De quelle manière la crise afghane de l’été 2021 a-t-elle rebattue les cartes des pouvoirs?
Ce n’est pas tant une défaite de l’Occident qu’une décision des États-Unis de se retirer de la région pour se concentrer sur l’affrontement avec la Chine. C’est ce qui a motivé le rappel de l’ambassadeur français aux États-Unis dans l’affaire des sous-marins. Après Kaboul, cela signifie que le centre d’intérêt des États-Unis n’est plus l’Atlantique nord mais le Pacifique sud.

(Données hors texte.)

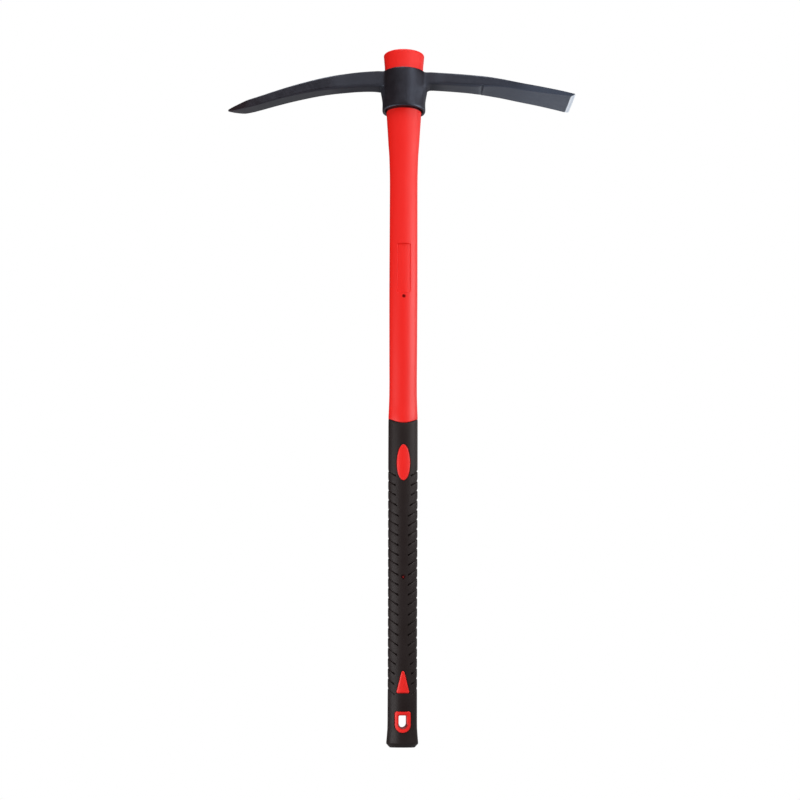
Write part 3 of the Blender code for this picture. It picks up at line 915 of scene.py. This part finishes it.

Cela pose un énorme problème pour les Européens, confrontés à une relation complexe avec les voisins du sud de la Méditerranée, et remet sur le devant de la scène avec d’autant plus de forces la volonté d’arriver, sinon à une indépendance, à une autonomie stratégique européenne.
Fort opportunément, la présidence française de l’UE aura lieu au premier semestre 2022 ; une période très importante et intéressante s’ouvre d’autant qu’Angela Merkel est partie.
Qu’est-ce que le «djihadisme d’atmosphère» que vous décrivez?
Mon dernier livre, Le Prophète et la pandémie est écrit en synchronie: l’année 2020 et ses suites la façon dont les événements bouleversaient les alliances. Auparavant, Sortir du Chaos, mon précédent livre, était en diachronie, sur la période 1973-2019, pour essayer de trouver un sens moteur de l’histoire de la région à partir de l’histoire du djihadisme. Le premier djihad en Afghanistan, suivi de ses échecs au Maroc, en Algérie, en Tchétchénie et en Bosnie. Deuxième phase, Ben-Laden, le 11-septembre, l’échec en Irak et la disparition d’Al-Qaida. Troisième phase, celle de Daech, un djihadisme en réseau et non pyramidal comme celui de Ben-Laden, axé sur la haine anti-chiite au Levant et sur ciblage des populations musulmanes en Europe.
Les États ayant énormément investi dans la cyber-sécurité, il n’existe plus aujourd’hui de réseaux opérationnels. En revanche, l’on a vu en 2020, le web envahi par des entrepreneurs de colère ciblant tel ou tel -le professeur Samuel Paty montrant les caricatures-, qui ne reçoivent pas d’ordre de la hiérarchie mais voyant cela sur le web, passe à l’action.